Decortication / Empyema Drainage

What the Examiner Expects

Surgical removal of the thick fibrous peel (cortex) encasing the lung in the setting of organized empyema (stage III), allowing the trapped lung to re-expand and fill the pleural space. The examiner expects you to stage empyema using the American Thoracic Society classification: Stage I (exudative — free-flowing parapneumonic effusion, treat with antibiotics and thoracentesis/tube thoracostomy), Stage II (fibrinopurulent — loculated fluid with fibrin strands, treat with VATS debridement or intrapleural fibrinolytics), Stage III (organized — dense fibrotic peel trapping the lung, requires decortication). VATS is the preferred approach when feasible; thoracotomy for dense, chronic peels.

Key Examiner Focus Points

  • Indicated for organizing empyema (stage III) with trapped lung
  • Removes the fibrous peel (cortex) from the visceral pleura to allow lung re-expansion
  • Stage I (exudative): tube thoracostomy and antibiotics
  • Stage II (fibrinopurulent): VATS with lysis of adhesions and debridement
  • Stage III (organized): formal decortication via VATS or thoracotomy

Common Curveballs

Tube thoracostomy output suddenly stops but the effusion has not resolved on chest X-ray

Clogged or malpositioned tube, or the effusion has become loculated. Obtain CT chest to assess for loculations. Options: reposition or replace the tube, instill intrapleural fibrinolytics (TPA + DNase per MIST2 protocol), or proceed to VATS for debridement and lysis of loculations.

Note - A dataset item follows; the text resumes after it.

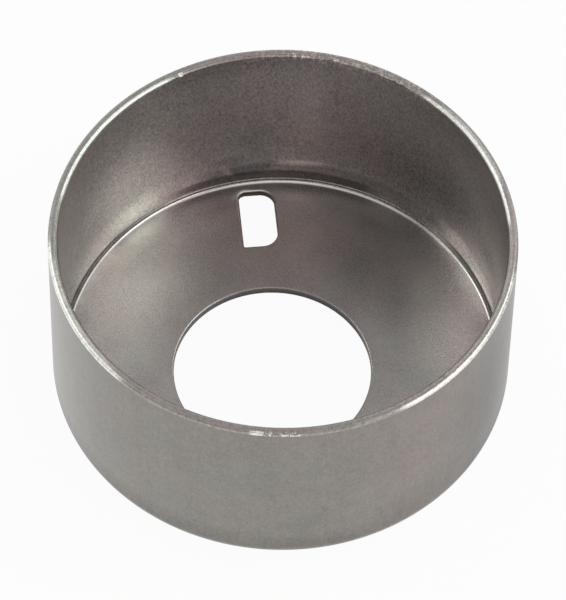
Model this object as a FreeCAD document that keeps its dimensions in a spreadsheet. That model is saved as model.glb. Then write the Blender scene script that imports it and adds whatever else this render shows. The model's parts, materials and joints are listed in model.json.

After decortication, the lung fails to fully expand

Assess for persistent air leak (bronchopleural fistula), residual cortex, or chronic lung disease preventing expansion. If the lung cannot fill the pleural space, a residual space will develop (risk of recurrent empyema). Options include muscle flap transposition (latissimus dorsi, serratus) or open window thoracostomy (Eloesser flap) for chronic drainage.